Greater competition in the Philippine economy was stepped up with the passage of Philippine Competition Act. Ease of doing business is the target of the law with the same name. The recently-approved law on the national ID system is very important in ascertaining and systematizing the delivery of public services especially to the poor. The rice tariffication bill was also passed into law migrating the industry from quantitative restriction to a tariffied regime to boost the supply of rice and bring the price down.

The BSP charter was also amended, giving the BSP higher capitalization, greater scope of supervisory authority, new authority to require both public and private entities to submit key data and information to the monetary authorities. Congress also gave the BSP the authority to put up reserves against the cost of open market operations and FX fluctuations. From today, the BSP will now be tax-exempt for all its governmental functions.

This list is far from exhaustive. Yet it is already quite a mouthful. And definitely fruitful.

One should just look at the credit rating upgrades we have received in recent years that have translated into lower borrowing costs for both the sovereign and the local corporates. Our resilience ranking among 21 countries studied by the Center for Global Development based in Washington, DC, is also very instructive. In 2007, the Philippines was ranked only 7th. In 2014, the country ranked 1st because of our improved fiscal and external position, benign inflation and track record of policy reforms.
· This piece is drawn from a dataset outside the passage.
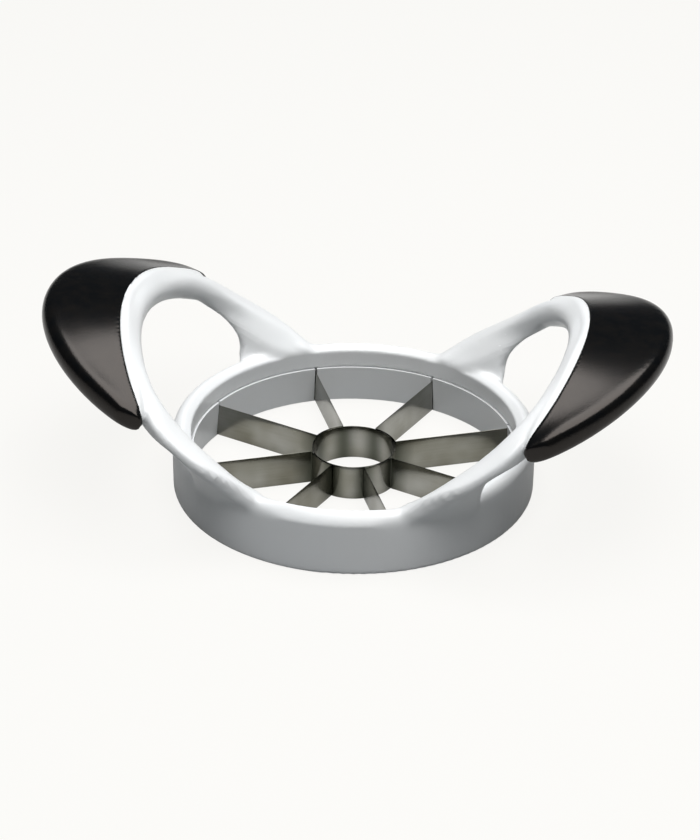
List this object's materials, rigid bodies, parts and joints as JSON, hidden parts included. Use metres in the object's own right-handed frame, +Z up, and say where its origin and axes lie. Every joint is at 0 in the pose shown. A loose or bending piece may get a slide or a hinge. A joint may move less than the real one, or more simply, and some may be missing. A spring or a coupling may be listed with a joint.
{
  "type": "apple slicer",
  "caption": "Push-down apple slicer and corer: a round white frame with two upswept wing handles, soft grips and thin steel blades bent round a corer tube.",
  "frame": {"origin": "centre of the ring on the plane the ring stands on", "axes": "+X along the two handles, +Z up, out of the ring's mouth"},
  "size_m": [0.1836, 0.108, 0.0581],
  "materials": {
    "white_plastic": "gloss",
    "blade_steel": "brushed",
    "grip_rubber": "satin"
  },
  "bodies": {
    "root": {"frame": "white_plastic", "blade_ring": "white_plastic", "corer_tube": "blade_steel", "blade_strip_1": "blade_steel", "blade_strip_2": "blade_steel", "blade_strip_3": "blade_steel", "blade_strip_4": "blade_steel", "left_grip": "grip_rubber", "right_grip": "grip_rubber"}
  },
  "joints": []
}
We scored high in the metric on the ability to withstand external shocks and the metric on the government’s ability to rapidly implement policies that counteract the effect of such shocks. If we persevere in our reform activities in this country, there should be no reason for us not to top the list again in 2021 during the next rating year.

Against this background, it should be a big challenge to the Executive to avoid politics getting in the way of defining the level and the distribution of the national budget. It should equally be a big challenge to Congress to ward off individual or group lobby for narrow interests that could undermine any affirmative actions against poverty, income and wealth inequality, illiteracy, and sickness.